According to Scruton, after the emergence of neo-liberalism, three new actors drew attention to the destruction caused by the socialist cult of equality as well as global powers: Samuel P. Huntington, Pierre Manent, and himself as the leader of the Salisbury Group. Scruton’s opinion constantly crops up, in part as a result of the comments made during the analyses and his own position on conservatism as it was elaborated in the preface and in the afterward of the book. According to Scruton, there are strong tensions between the Western and Islamic world views and political systems. While Western conservatives see where the problem is rooted and know the key to the solution, Western progressive liberalists use labels, like “xenophobe”, “Islamophobe”, and they practice censorship.
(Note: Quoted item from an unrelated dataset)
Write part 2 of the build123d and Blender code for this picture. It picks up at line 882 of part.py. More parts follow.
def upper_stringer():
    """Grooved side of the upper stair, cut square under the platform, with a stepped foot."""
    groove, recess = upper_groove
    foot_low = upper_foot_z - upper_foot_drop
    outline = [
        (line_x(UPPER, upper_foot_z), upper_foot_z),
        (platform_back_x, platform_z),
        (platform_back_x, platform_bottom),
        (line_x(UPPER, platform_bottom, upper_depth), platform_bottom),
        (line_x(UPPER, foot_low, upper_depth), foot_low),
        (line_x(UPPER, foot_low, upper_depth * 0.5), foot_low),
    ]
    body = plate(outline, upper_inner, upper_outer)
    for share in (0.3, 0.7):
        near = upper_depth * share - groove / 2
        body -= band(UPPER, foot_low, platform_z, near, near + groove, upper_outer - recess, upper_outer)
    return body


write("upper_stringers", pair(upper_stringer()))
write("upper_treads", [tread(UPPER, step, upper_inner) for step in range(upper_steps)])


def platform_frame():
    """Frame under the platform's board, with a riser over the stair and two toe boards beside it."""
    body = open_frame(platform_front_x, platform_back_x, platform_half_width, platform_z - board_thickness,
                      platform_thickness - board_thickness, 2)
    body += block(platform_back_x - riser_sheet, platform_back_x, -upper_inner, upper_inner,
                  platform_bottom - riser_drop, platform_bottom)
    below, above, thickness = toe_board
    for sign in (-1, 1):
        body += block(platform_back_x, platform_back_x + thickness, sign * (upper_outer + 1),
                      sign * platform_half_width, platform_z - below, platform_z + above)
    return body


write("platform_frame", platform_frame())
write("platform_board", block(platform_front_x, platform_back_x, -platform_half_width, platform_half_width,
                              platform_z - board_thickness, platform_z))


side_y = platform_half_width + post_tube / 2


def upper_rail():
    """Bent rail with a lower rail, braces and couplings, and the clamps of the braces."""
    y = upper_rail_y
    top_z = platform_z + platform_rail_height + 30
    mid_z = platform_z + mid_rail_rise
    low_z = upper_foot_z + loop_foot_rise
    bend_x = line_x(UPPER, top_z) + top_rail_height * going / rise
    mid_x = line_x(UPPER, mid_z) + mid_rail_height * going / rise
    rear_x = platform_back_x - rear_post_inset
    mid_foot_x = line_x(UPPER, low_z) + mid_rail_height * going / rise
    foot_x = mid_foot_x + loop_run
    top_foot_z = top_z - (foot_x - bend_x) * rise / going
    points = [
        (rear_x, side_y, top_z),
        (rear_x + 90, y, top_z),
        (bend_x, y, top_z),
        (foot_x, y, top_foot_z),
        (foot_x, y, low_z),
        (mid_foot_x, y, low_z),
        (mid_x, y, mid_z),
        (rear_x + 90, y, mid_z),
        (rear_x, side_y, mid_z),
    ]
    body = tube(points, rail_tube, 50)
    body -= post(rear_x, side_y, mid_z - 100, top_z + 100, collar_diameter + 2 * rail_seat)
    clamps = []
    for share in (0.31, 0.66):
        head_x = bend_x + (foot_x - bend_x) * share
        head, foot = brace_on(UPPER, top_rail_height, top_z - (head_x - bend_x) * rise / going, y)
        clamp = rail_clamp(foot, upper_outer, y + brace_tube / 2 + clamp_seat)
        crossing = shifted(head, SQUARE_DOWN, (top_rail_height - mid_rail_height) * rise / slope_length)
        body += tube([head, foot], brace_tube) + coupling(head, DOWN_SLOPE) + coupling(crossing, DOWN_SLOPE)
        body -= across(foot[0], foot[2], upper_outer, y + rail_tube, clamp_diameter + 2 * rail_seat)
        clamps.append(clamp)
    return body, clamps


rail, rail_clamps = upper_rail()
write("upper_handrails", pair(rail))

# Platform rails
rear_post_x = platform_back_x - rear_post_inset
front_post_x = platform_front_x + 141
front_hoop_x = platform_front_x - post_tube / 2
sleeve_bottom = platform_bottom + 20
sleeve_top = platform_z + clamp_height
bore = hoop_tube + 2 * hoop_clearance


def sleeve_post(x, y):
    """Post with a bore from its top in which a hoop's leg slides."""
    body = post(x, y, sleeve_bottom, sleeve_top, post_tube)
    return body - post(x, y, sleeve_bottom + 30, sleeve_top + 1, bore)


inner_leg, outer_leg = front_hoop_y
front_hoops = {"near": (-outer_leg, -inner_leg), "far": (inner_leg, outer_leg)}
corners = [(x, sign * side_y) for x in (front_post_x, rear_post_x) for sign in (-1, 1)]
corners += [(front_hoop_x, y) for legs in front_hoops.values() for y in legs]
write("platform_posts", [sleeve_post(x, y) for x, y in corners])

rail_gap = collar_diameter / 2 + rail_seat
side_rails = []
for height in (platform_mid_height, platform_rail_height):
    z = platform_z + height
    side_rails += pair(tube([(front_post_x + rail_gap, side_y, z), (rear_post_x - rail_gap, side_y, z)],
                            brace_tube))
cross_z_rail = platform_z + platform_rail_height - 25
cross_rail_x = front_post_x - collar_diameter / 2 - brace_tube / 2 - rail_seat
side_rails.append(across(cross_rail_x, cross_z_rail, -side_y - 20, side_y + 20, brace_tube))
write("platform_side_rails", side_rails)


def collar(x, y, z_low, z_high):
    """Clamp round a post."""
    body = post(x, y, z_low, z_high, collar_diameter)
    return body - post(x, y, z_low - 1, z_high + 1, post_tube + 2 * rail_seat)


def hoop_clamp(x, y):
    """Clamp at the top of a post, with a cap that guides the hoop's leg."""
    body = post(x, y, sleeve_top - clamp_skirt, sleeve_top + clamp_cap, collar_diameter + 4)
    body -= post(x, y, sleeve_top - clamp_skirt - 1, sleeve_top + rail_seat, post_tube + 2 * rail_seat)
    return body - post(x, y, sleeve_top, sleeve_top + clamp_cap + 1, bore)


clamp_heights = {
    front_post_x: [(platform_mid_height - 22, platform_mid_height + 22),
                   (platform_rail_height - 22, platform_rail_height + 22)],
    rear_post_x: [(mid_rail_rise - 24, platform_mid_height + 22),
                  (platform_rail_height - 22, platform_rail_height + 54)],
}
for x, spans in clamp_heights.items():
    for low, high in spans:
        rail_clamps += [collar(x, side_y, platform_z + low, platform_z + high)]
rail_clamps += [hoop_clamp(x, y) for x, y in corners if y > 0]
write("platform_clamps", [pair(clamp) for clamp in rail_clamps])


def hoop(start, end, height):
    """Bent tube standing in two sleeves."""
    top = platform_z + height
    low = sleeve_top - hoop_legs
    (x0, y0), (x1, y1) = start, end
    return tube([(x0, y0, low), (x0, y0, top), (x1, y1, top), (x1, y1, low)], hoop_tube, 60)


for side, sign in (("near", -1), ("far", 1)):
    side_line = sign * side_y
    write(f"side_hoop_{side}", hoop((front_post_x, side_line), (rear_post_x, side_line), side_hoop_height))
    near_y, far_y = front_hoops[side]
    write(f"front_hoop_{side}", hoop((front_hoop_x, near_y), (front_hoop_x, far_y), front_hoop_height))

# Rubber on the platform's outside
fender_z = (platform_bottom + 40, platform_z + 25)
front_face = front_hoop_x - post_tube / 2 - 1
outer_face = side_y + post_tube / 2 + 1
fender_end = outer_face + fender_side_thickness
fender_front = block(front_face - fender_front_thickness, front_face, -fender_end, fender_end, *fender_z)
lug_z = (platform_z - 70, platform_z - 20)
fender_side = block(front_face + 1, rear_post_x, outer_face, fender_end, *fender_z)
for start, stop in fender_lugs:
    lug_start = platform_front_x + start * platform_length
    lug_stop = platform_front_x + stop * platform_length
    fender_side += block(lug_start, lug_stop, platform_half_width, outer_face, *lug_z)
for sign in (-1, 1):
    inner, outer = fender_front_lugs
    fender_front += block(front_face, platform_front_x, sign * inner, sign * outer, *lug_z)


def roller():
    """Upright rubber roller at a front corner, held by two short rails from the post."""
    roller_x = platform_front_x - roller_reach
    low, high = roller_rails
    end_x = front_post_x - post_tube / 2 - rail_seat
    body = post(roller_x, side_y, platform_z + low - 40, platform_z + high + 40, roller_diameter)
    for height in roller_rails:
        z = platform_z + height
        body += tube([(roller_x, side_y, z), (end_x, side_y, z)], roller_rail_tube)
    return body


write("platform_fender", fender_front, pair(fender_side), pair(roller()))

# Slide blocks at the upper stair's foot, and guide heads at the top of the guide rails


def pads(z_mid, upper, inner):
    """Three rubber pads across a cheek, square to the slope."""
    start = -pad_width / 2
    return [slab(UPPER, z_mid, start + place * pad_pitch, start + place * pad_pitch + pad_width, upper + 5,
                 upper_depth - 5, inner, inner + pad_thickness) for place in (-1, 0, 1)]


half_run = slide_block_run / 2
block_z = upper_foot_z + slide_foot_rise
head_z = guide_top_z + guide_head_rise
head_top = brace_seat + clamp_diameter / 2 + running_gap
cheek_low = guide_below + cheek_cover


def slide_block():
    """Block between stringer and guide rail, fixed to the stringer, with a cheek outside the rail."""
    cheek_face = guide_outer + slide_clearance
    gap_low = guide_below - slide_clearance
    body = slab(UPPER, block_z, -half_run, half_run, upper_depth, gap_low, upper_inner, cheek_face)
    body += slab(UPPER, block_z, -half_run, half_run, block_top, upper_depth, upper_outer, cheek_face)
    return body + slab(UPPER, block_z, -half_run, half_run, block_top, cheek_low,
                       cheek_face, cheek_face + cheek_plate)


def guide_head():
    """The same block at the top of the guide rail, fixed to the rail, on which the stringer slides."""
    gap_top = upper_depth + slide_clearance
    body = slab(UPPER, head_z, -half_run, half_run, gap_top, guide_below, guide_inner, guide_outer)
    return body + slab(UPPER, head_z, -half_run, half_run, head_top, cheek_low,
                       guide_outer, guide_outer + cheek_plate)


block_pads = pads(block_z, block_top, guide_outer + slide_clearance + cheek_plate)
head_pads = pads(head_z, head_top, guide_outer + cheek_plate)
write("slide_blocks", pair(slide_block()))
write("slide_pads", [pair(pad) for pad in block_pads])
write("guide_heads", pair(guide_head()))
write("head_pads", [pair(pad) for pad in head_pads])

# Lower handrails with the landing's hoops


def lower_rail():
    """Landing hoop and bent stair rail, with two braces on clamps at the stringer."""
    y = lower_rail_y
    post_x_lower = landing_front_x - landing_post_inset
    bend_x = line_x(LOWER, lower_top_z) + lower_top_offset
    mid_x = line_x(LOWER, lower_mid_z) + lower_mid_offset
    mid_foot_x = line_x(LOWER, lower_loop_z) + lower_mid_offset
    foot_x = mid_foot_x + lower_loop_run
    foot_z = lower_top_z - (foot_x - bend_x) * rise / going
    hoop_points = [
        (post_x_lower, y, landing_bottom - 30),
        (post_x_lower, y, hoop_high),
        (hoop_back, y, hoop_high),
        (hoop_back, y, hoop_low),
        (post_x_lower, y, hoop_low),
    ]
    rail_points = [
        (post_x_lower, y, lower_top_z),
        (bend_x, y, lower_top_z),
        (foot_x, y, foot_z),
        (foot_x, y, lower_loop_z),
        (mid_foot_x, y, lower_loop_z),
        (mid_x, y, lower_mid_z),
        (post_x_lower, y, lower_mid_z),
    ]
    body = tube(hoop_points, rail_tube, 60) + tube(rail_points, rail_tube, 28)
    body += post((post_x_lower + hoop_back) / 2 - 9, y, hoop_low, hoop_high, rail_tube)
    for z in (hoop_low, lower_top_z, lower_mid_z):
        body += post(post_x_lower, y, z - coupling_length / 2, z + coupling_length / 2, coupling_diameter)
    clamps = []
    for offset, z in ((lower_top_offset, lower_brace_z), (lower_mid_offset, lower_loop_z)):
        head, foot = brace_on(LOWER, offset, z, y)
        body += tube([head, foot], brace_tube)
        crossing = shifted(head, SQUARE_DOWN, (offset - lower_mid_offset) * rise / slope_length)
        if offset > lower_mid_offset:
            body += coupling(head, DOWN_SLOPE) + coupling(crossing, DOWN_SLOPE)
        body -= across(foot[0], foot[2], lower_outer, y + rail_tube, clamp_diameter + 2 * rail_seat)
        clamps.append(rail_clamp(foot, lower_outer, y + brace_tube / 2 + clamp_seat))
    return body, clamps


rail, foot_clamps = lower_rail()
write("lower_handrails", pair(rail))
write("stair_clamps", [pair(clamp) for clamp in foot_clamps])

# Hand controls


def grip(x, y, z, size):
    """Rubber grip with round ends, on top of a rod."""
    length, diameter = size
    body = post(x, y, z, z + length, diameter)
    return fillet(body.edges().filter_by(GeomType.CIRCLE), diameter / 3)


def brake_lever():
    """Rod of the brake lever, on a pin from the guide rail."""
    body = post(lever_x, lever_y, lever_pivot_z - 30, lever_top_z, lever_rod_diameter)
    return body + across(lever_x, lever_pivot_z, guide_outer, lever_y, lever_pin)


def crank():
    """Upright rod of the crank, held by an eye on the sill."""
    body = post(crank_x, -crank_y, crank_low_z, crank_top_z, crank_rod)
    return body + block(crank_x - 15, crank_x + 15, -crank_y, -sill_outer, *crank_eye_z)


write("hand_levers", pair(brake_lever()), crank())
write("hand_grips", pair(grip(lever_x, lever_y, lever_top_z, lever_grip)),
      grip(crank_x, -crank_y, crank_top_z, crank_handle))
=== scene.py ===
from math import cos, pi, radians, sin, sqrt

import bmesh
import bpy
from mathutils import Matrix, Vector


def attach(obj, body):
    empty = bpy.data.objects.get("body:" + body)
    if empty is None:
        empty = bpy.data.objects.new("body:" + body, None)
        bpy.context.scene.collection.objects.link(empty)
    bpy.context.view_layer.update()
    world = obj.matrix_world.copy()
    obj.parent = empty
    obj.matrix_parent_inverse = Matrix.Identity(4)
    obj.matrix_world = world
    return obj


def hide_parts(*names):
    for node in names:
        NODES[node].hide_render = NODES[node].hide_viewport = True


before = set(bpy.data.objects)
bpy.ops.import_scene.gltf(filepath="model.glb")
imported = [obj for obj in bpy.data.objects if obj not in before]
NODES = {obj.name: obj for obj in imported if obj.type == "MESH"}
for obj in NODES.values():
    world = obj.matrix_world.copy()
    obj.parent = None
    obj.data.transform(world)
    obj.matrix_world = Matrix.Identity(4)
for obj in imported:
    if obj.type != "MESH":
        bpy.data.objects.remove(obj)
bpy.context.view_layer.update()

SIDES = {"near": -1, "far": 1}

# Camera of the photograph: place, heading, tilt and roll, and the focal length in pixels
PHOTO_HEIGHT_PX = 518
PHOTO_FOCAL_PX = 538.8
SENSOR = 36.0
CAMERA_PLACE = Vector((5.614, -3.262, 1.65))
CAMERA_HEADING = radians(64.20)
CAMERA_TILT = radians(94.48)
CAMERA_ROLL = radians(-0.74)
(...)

This part of the book, before slipping into a political debate on current affairs, has two main themes: on the one hand, Scruton standing up for nations does not equate to oppressive nationalism, but rather stems from the conservative idea that a human being, by nature, belongs to a community; and the formation of a political community presupposes belonging to a “pre-political” community, which must be defined on a national basis. Scruton’s conservatism, on the other hand, is in some respects relatively permissive, not reactionary, or adherent to any particular circumstance. Building on Burke’s thoughts, Scruton argues that the evolution of circumstances must proceed in a way that does not jeopardize the retention of the “core” of tradition. 

One of Scruton’s latest works entitled Conservatism: An Invitation to the Great Tradition was published in 2017 by All Points Book Publishers. Scruton embarks on a historical introduction of conservatism in six chapters, from its prehistory to the present day.